Simulated Author's Rebuttal

3 responses · 0 unresolved

We thank the referee for the constructive and detailed comments on our manuscript. We address each major comment point by point below. Revisions have been made to incorporate the suggested comparisons and analyses, strengthening the validation of CCV-QAOA.

read point-by-point responses
  1. Referee: In the convex quadratic minimization experiments, the reported solutions are not compared to the known closed-form global minimum (obtainable via linear algebra for quadratic forms); without this, it is impossible to quantify the accuracy or bias introduced by the complex-valued ansatz and variational optimization.

    Authors: We agree that comparison to the closed-form global minimum is necessary to assess accuracy and any bias from the ansatz. In the revised manuscript, we have added direct comparisons between the CCV-QAOA solutions and the analytical global minima computed via linear algebra for the convex quadratic problems. These additions quantify the achieved accuracy and confirm the reliability of the variational optimization. revision: yes

  2. Referee: For the constrained quadratic programs, the penalty term is introduced but no analysis is given of the feasibility gap (distance to the constraint manifold) or the shift in the attained optimum as a function of penalty strength; this is load-bearing for the claim that the method correctly handles constraints.

    Authors: The referee correctly notes the absence of quantitative analysis on the penalty approach. We have revised the manuscript to include a dedicated analysis of the feasibility gap and the dependence of the attained optimum on penalty strength. New figures and discussion show how increasing the penalty strength reduces the feasibility gap while tracking shifts in the objective value, supporting the effectiveness of the constraint handling. revision: yes

  3. Referee: In the non-convex benchmark section (Styblinski-Tang and complex quartic landscapes), the final objective values are not benchmarked against the known global minima or against classical global optimizers (e.g., differential evolution or basin-hopping) run on identical instances; this leaves the effectiveness of the CCV-QAOA ansatz unverified.

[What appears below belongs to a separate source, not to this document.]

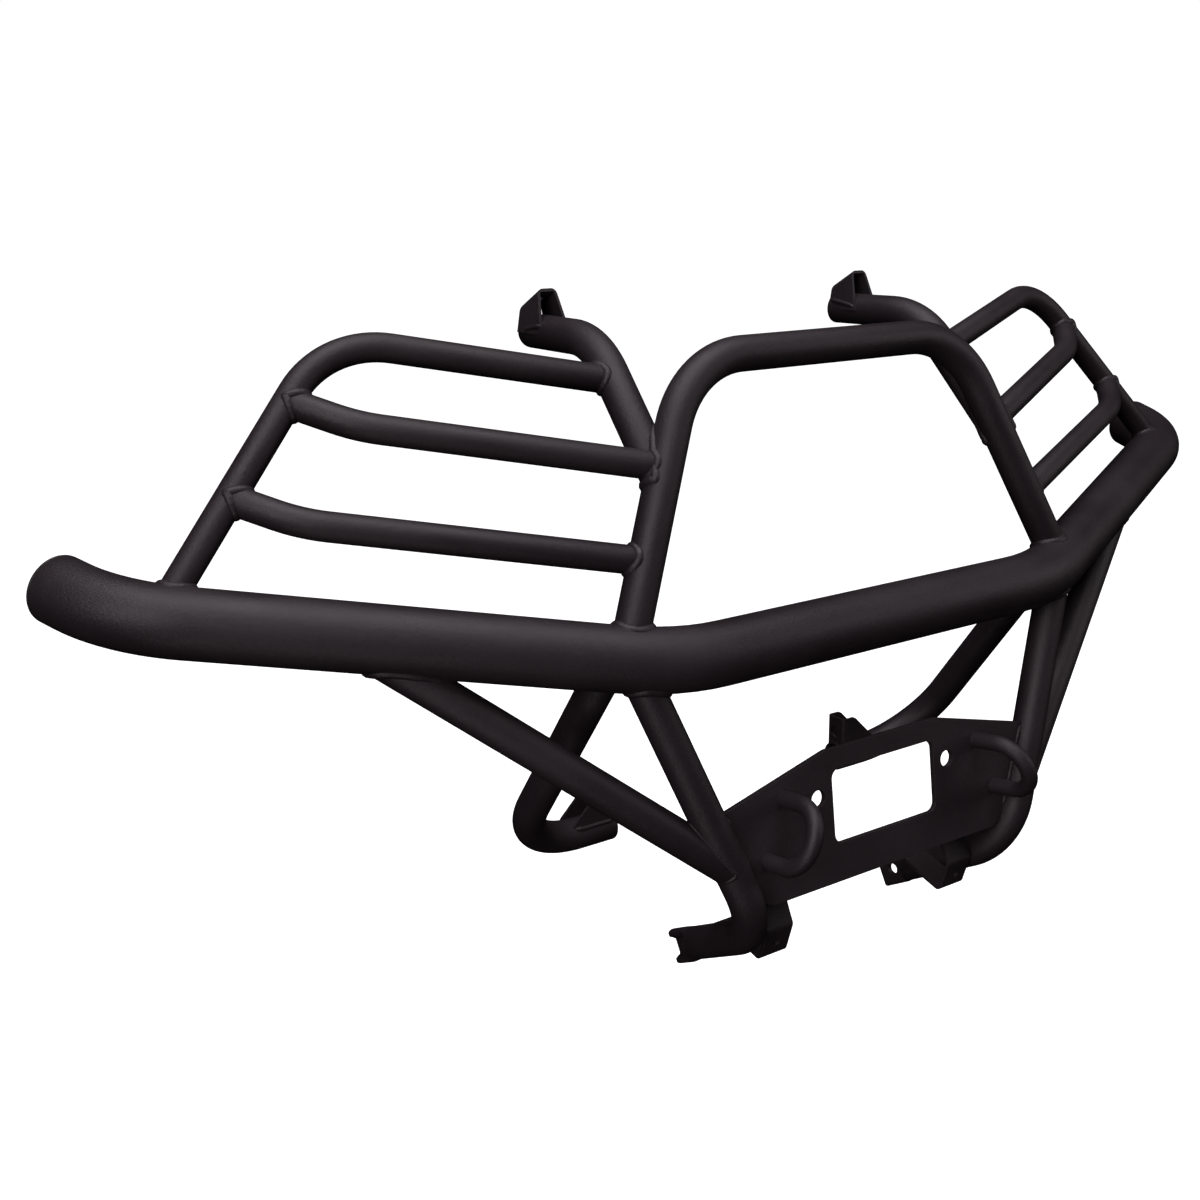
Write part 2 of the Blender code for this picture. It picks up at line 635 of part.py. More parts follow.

    Authors: We acknowledge the value of benchmarking against known global minima and classical methods to verify the ansatz performance. In the revised manuscript, we now include comparisons of the CCV-QAOA objective values to the known global minima for the Styblinski-Tang function and complex quartic landscapes. We have also added results from classical global optimizers (differential evolution and basin-hopping) run on identical instances, where feasible, to provide direct verification of effectiveness. revision: yes

Circularity Check

0 steps flagged

No circularity detected in CCV-QAOA proposal

full rationale

The manuscript introduces CCV-QAOA as a new variational framework for complex continuous-variable optimization problems. No load-bearing derivations, ansatzes, or predictions are shown that reduce by construction to fitted inputs, self-definitions, or prior self-citations. The algorithm is defined directly via its complex-domain operators and penalty constructions, with applications to convex, constrained, and non-convex benchmarks presented as independent demonstrations rather than forced outcomes. This qualifies as a self-contained algorithmic proposal with no circular steps.

Axiom & Free-Parameter Ledger

0 free parameters · 0 axioms · 0 invented entities

Abstract-only review provides no explicit free parameters, axioms, or invented entities. Typical QAOA variational parameters are implied but not specified or fitted here.